Marco Fraschia, al Collegio valdese da studente, poi docente e anche preside, curando oggi proprio l’insegnamento della Storia delle religioni, ha ripercorso l’itinerario che ha visto l’istituto passare dall’epoca del culto “del lunedì” a quella dell’insegnamento della storia delle religioni, a partire dall’antichità. L’operazione era stata avviata negli anni ’90 dall’allora preside Elio Canale, che dovette inventarsi in prima persona delle “dispense”, causa la carenza di testi pensati a un liceo. Non mancavano invece film legati alle religioni, che costituivano un prezioso materiale di supporto, e che sono la prova del carattere diffuso delle culture religiose.
L’ausilio di strumenti di supporto alla didattica è stato ripreso da Yassine Lafram, presidente dell’Unione delle Comunità islamiche in Italia, che in collegamento ha chiarito come l’Irc, all’apparenza un monolite di fronte a tutte le ipotesi alternative, in realtà sia molto meno organicamente organizzato: lasciato spesso all’inventiva dei singoli docenti, in molti casi è stato ed è uno spazio di confronto, volentieri su materie etiche (e forse l’Irc viene a riempire degli spazi lasciati vuoti dalla scuola e della Stato: che fine ha fatto l’Educazione civica?).

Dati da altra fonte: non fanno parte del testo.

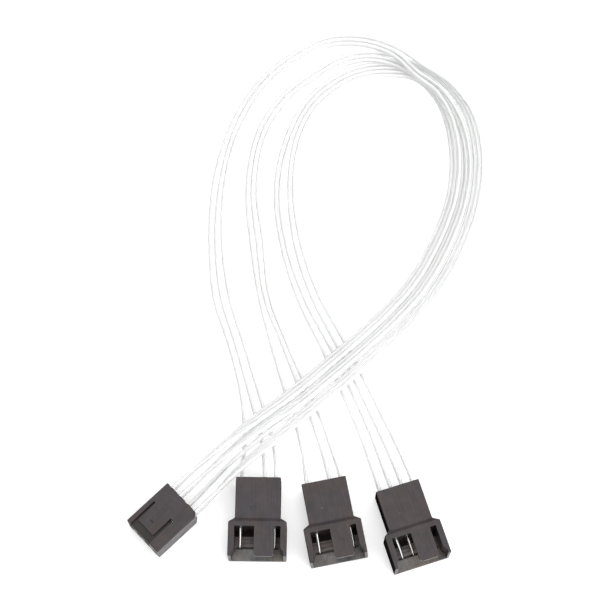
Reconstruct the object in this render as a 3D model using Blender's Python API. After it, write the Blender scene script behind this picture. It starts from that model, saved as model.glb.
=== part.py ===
"""Fan splitter cable: one four-way socket feeds three four-way plugs through ten loose wires.

Every size below is in millimetres; the meshes are built in metres. The world's origin is the
middle of the socket housing's underside, +Z is up and +Y runs away from the viewer.

Each connector is modelled in its own frame: the wires enter its rear face at y = 0, it points
along -Y, and it stands on z = 0. A Pose then lays it on the floor. The wires follow routes that
were chosen by hand: stations along the shared bundle, then stations for each plug's own group.
"""
import math
from collections import namedtuple

import bmesh
import bpy
import numpy as np
from mathutils import Matrix, Vector

MM = 0.001

# What the whole connector family shares
PITCH = 2.54
PINS = {1: "ground", 2: "supply", 3: "speed", 4: "control"}
MIDDLE_PIN = (1 + len(PINS)) / 2
END_WALL = 1.215                      # from an outer pin's centre to the body's side
BODY_W = (len(PINS) - 1) * PITCH + 2 * END_WALL
CHAMBER_W = 2.1                       # one pin's chamber, leaving a thin wall to the next
EDGE = 0.16                           # softened moulded edges
SHEET = 0.22                          # the contacts' folded metal
PIN_SIDE = 0.64
PIN_CHAMFER = 0.11
LANCE_W, LANCE_L, LANCE_CATCH = 0.7, 1.9, 0.4   # spring tongue that keeps a contact in
WINDOW_CLEAR = 0.15                   # around a lance, in the housing's window under it
STRIP_W, STRIP_LAP = 0.82, 0.7        # flat metal to the crimp, and how far it runs into the front
OVERCUT = 1.0                         # how far a cutter reaches past the face that it opens

# Wires
WIRE_D = 1.0
STACK_RISE = 1.1                      # three wires of one socket chamber lie above each other
WIRE_STEP = 5.0                       # length of one straight piece of a wire's tube
CRIMP_CLEAR = 0.075
CRIMP_WALL = 0.25
CRIMP_L = 2.2
CRIMP_BACK = 2.0                      # from the rear face to the crimp
WIRE_INSET = 3.9                      # from the rear face to the wire's end, inside the crimp

# Socket housing
SOCKET_L = 12.2
SOCKET_H = 5.7
SOCKET_CORNER = 0.9                   # cut corner behind pin 4
SOCKET_LIP = 0.6
SOCKET_MOUTH = (1.6, 2.0)
CONTACT_Z = 2.62
RECEPTACLE = (1.9, 2.4, 6.3)          # width, height, length of a contact's spring box
RECEPTACLE_CLEAR = 0.1
STACK_Z = 2.85                        # middle wire of a stack
STACK_CHAMBER_H = 4.0
STACK_CHAMBER_L = 5.1
RECESS_FROM, RECESS_TO = 1.03, 7.31   # keying recess, from the side of pin 1
RECESS_DEPTH = 0.95
RECESS_L = 1.9
SLOT_L = 7.2
SLOT_1, SLOT_2 = 0.5, 0.85            # widths of the slots beside the friction pad
PAD_DROP = 0.45
PAD_END = 0.4                         # from the top of the pad's slope to the slots' ends
GATE_MARK = (1.1, 0.55, 0.12)
GATE_BACK = 1.9                       # from the pad's front to the gate mark's centre
SCALLOP_R, SCALLOP_DEPTH = 1.5, 0.12
SOCKET_LANCE = 2.2                    # from the receptacle's front to its lance

# Plug housing
REAR_L = 9.25
REAR_FLOOR = 0.45
REAR_TOP = 5.95
SHOULDER_L = 0.95
SHROUD_W = 12.9
SHROUD_H = 6.55
SHROUD_L = 8.6                        # from the rear body to the open front
SHROUD_FLOOR = 0.75
ROOF_L = 1.95                         # closed stretch of the shroud behind its openings
PARTITION_L = 1.05
MATING_CLEAR = 0.075
TONGUE_X, TONGUE_W, TONGUE_T = 1.5, 4.4, 0.9
TONGUE_CORNER = 0.45
LEAD_IN, LEAD_IN_L, LEAD_IN_BACK = 0.67, 0.9, 1.05   # width, length, from the open front
GROOVE_BACK, GROOVE_W, GROOVE_DEPTH = 2.6, 0.5, 0.35
PIN_CHAMBER_H = 2.6
PIN_HOLE_CLEAR = 0.03
PIN_BACK = 2.35                       # from the shroud's front to the pin's tip
PIN_TAPER_L, PIN_TIP = 0.8, 0.3
PIN_Z = SHROUD_FLOOR + CONTACT_Z      # a socket standing on the shroud's floor meets the pins
TAB = (1.5, 1.1, 3.4)                 # flat body behind a pin
TAB_CLEAR = 0.05                      # in front of it, in its chamber
PIN_LANCE = 1.2                       # from the tab's front to its lance

# Where the connectors lie: rear face's middle, turn about Z, roll that lifts the +X side
Pose = namedtuple("Pose", "x y turn roll width")
SOCKET_TURN = -45.9
SOCKET_POSE = Pose(-math.sin(math.radians(SOCKET_TURN)) * SOCKET_L / 2,
                   math.cos(math.radians(SOCKET_TURN)) * SOCKET_L / 2, SOCKET_TURN, 0.0, BODY_W)
PLUG_POSES = {1: Pose(21.1, 9.1, -0.7, 0.0, SHROUD_W),
              2: Pose(35.9, 8.4, 10.6, 3.6, SHROUD_W),
              3: Pose(51.9, 7.2, 17.7, 0.0, SHROUD_W)}
PLUG_PINS = {1: (1, 2, 4), 2: (1, 2, 4), 3: (1, 2, 3, 4)}   # only the third fan reports its speed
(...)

Auspichiamo un ripensamento verso una soluzione più plurale, senza nulla da togliere ai cattolici – ha ancora detto Lafram.
Derio Olivero ha parlato in quanto vescovo di Pinerolo, diocesi da decenni laboratorio di ecumenismo, ma anche come presidente della Commissione episcopale per l’ecumenismo e il dialogo, rifacendosi fra l’altro a un suo intervento pubblicato l’estate scorsa, in cui segnalava la necessità di un “passo indietro” da parte cattolica in materia di insegnamento della religione, proprio prendendo atto del pluralismo del panorama delle fedi e nella necessità di un «insegnamento che riconosca e includa le altre confessioni» [Rivista del Clero italiano, n. 7/8 del 2024]. Al di là della Commissione di cui è presidente – ha detto – la discussione all’interno della Chiesa cattolica è avviata.
In conclusione (e prima degli interventi da parte del pubblico, fra cui quelli di due insegnanti di Irc della zona: argomenti toccati, fra gli altri, la formazione degli insegnanti stessi e la religione nelle scuole primaria e dell’infanzia), Alessia Passarelli, preside del Liceo valdese, ha illustrato le possibili strade che in altri contesti europei vengono percorse, o sperimentate. Tre i modelli diffusi: uno confessionale (come quello italiano); uno che allarga lo sguardo alle varie religioni dal punto di vista innanzitutto storico; un terzo, che prevede di trattare le religioni in maniera trasversale, nelle varie materie, dalla letteratura alla storia dell’arte. I problemi però sono un po’ sempre gli stessi: quali religioni potrebbero avere accesso all’insegnamento (in Italia vigono i tre regimi: concordatario; chiese con Intesa e religioni per motivi diversi senza Intesa); come si reclutano gli insegnanti?
La strada è lunga, ma qualcosa si muove, innanzitutto nella consapevolezza del problema che, a ben vedere, fa parte del più ampio problema della perdita di centralità che le chiese hanno nella società. Uno sforzo comune servirebbe a tutti.